Dapper Never Made Me Laugh
He was axed for a reason
The latest internet trend in the UK seems to be the axing of Dapper Laughs ITV show On the Pull. Even with the new John Lewis christmas advert released, people seem to have an opinion about Daniel O’Reilly. He has provoked discussion not only regarding sexism, but now about censorship.
His style of humour is black comedy, therefore he’s allowed to be sexist if so required.
The Tab Cardiff recently posted an article on the subject, after O’Reilly was banned from performing at their SU earlier this month. The stance was taken that banning O’Reilly as well as the recent axing of his show was a form of censorship, that should not be implemented to “mollycoddle” those that couldn’t handle the ‘humour’.
Tab legend Oli Dugmore highlighted the frequency of black comedy on the British comedic scene, making examples of Russell Brand, Micky Flanagan and Frankie Boyle, all of whom use offensive slurs in part of their humour. Measures have also been taken towards these individuals, so why do they remain respected over? Because their slurs do not focus on the same topic, time after time.
I understand that black comedy in its very nature is offensive, and the idea of preventing someone from expressing themselves is frankly, a suppressive act, but the idea of excusing O’Reilly because he has chosen to express himself through ‘black comedy’ seems ridiculous.
‘Black comedy’ does not require the comedian to circulate the entirety of their humour around the victimisation of one singular object. Daniel O’Reilly was not required to objectify and degrade women consistently, because it was so required by the nature of black comedy. O’Reilly did this because he wanted to.
The idea of skill and eloquence in comedy in the UK is something that we do really, very well. All of those named above are popular because they use black comedy as an aid, not as a crutch to justify their offence. It is used tactfully, timed well, and although will undoubtedly cause offence, is varied enough that it remains fresh and funny. O’Reilly is not funny, he is repetitive, and therefore I cannot disclose him as a ‘comedian’. Simply a sexist.

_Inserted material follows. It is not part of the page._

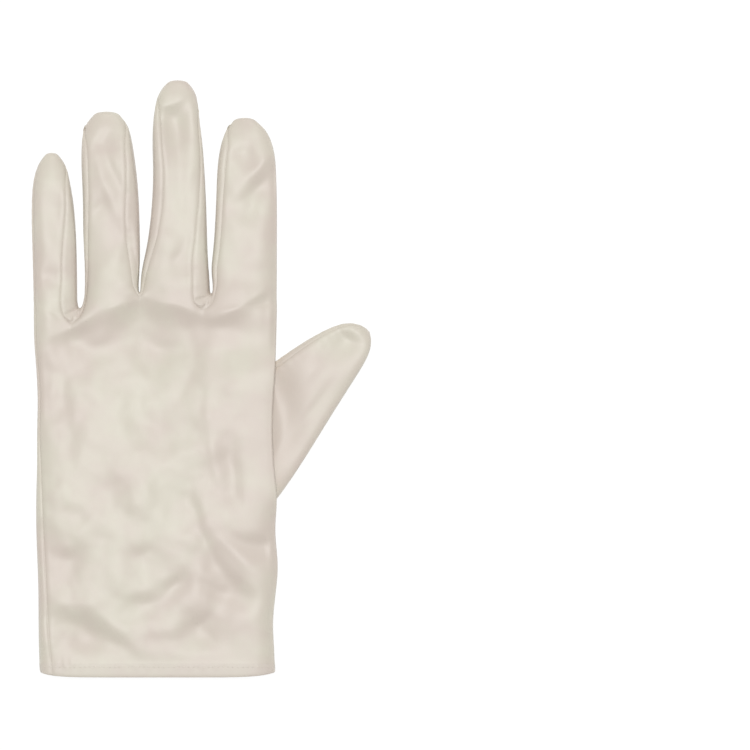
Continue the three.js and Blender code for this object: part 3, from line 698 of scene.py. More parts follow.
# %% Place of the net
hem_low, hem_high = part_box("wrist_hem")
SHIFT = Vector((500 * (hem_low.x + hem_high.x), 1000 * hem_low.y, 0))
print("the net is moved by", [round(v, 1) for v in SHIFT], "mm")


# %% Helpers for meshes
def sheet_mesh(name, points, faces, owners=None):
    mesh = bpy.data.meshes.new(name)
    mesh.from_pydata(points, [], faces)
    if owners is not None:
        for n in range(max(owners) + 1):
            mesh.materials.append(None)
        mesh.polygons.foreach_set("material_index", owners)
    mesh.update()
    sheet = bpy.data.objects.new(name, mesh)
    bpy.context.scene.collection.objects.link(sheet)
    return sheet


def apply_modifiers(target):
    deselect_all()
    target.select_set(True)
    bpy.context.view_layer.objects.active = target
    for modifier in list(target.modifiers):
        bpy.ops.object.modifier_apply(modifier=modifier.name)


def smooth_net(target, levels, kind="CATMULL_CLARK"):
    modifier = target.modifiers.new("smooth", "SUBSURF")
    modifier.subdivision_type = kind
    modifier.levels = modifier.render_levels = levels
    modifier.boundary_smooth = "PRESERVE_CORNERS"
    apply_modifiers(target)


print(len(net_points), "points and", len(net_faces), "faces to smooth")

# %% Smooth the net
MERGE = 0.02
SHORTEST = 0.005
net = sheet_mesh("net", net_points, *map(list, zip(*net_faces)))
shell = bmesh.new()
shell.from_mesh(net.data)
closing = set(zip(closing_seam, closing_seam[1:]))
closing |= {(b, a) for a, b in closing}
for edge in shell.edges:
    owners = {face.material_index for face in edge.link_faces}
    edge.seam = len(owners) > 1 or (edge.verts[0].index, edge.verts[1].index) in closing
bmesh.ops.remove_doubles(shell, verts=shell.verts, dist=MERGE)
bmesh.ops.dissolve_degenerate(shell, edges=shell.edges, dist=SHORTEST)
shell.to_mesh(net.data)
shell.free()
smooth_net(net, 2)
print(len(net.data.vertices), "points after smoothing")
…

With this in mind, the idea of censorship over this kind of material is completely justified. In the same way that I would expect consistently racist material to be banned from public consumption, I expect the repetitive sexist slurs to also be re-evaluated as a form of ‘entertainment’.
The idea that those following O’Reilly’s word for gospel, are the ones with the problem, is something that is also touched on in the Cardiff article. This is true.

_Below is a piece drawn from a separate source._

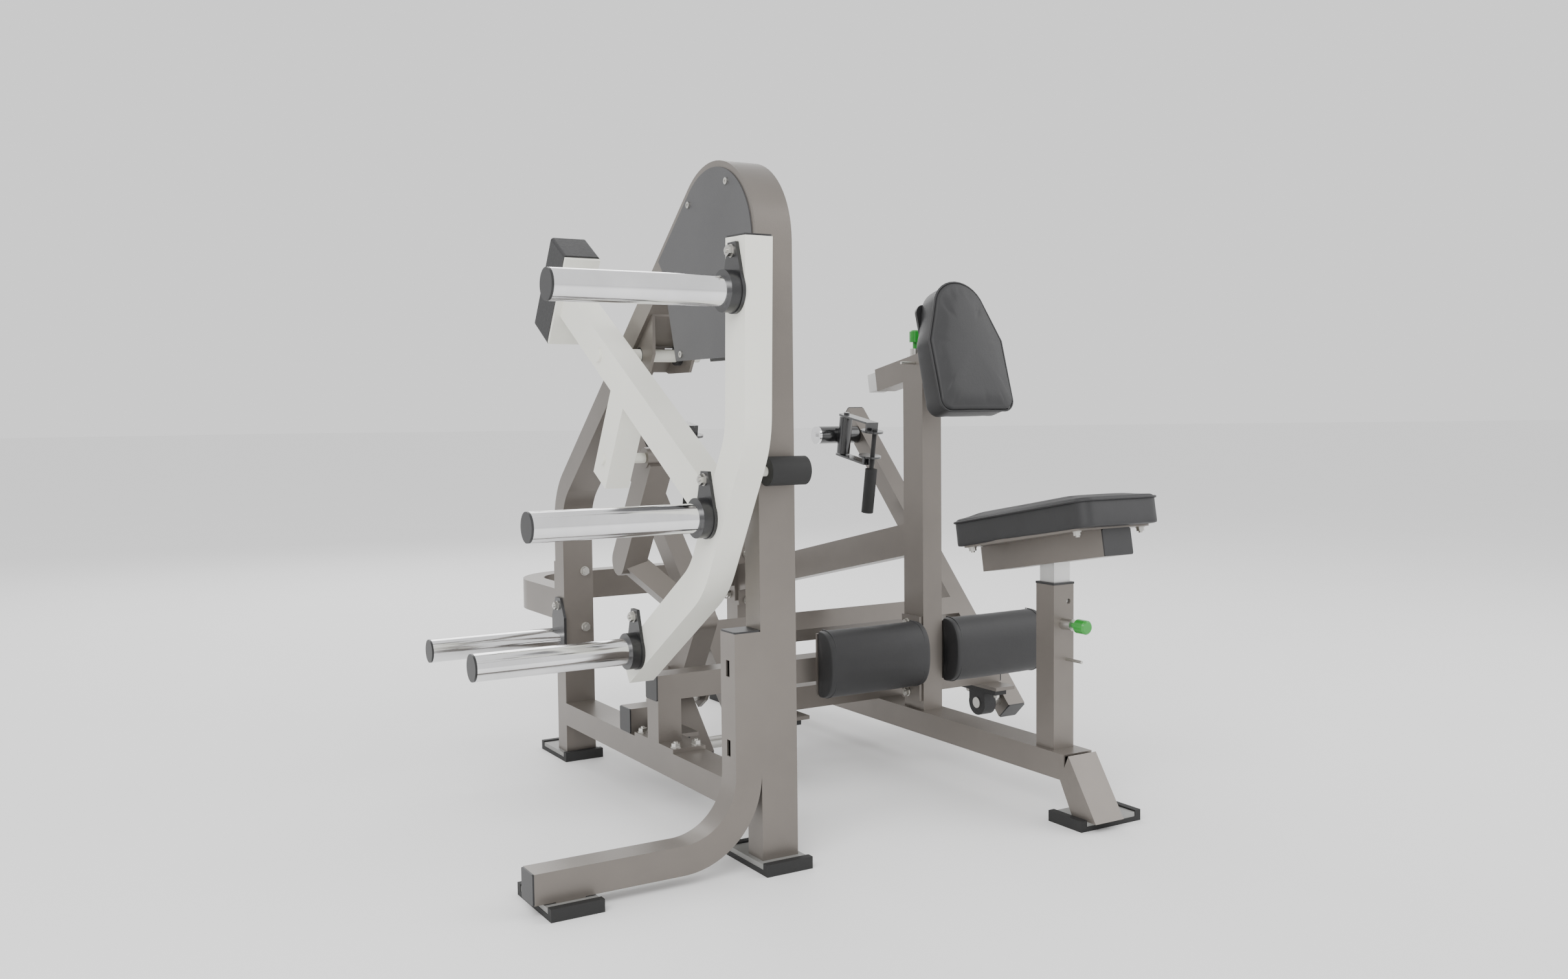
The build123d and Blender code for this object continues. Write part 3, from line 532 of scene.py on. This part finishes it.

You only have to look at the backlash received by Abi Wilkinson to understand that this kind of ‘humour’ encourages and provides a sexist platform that is completely unjustified. After being called a “sket with nothing better to do”, it’s not hard to see what On The Pull has set in motion. What O’Reilly has done, probably without realising it, is expose the misogyny that exist in youth culture today.
As a country, we have produced so many fantastic comedians, dark humour or otherwise. It saddens me to think that one individual has the potential to completely destroy this legacy with an unoriginal and inarticulate style of humour.
If you want something funny, you’re better off with Live at The Apollo. O’Reilly is no great loss to comedy.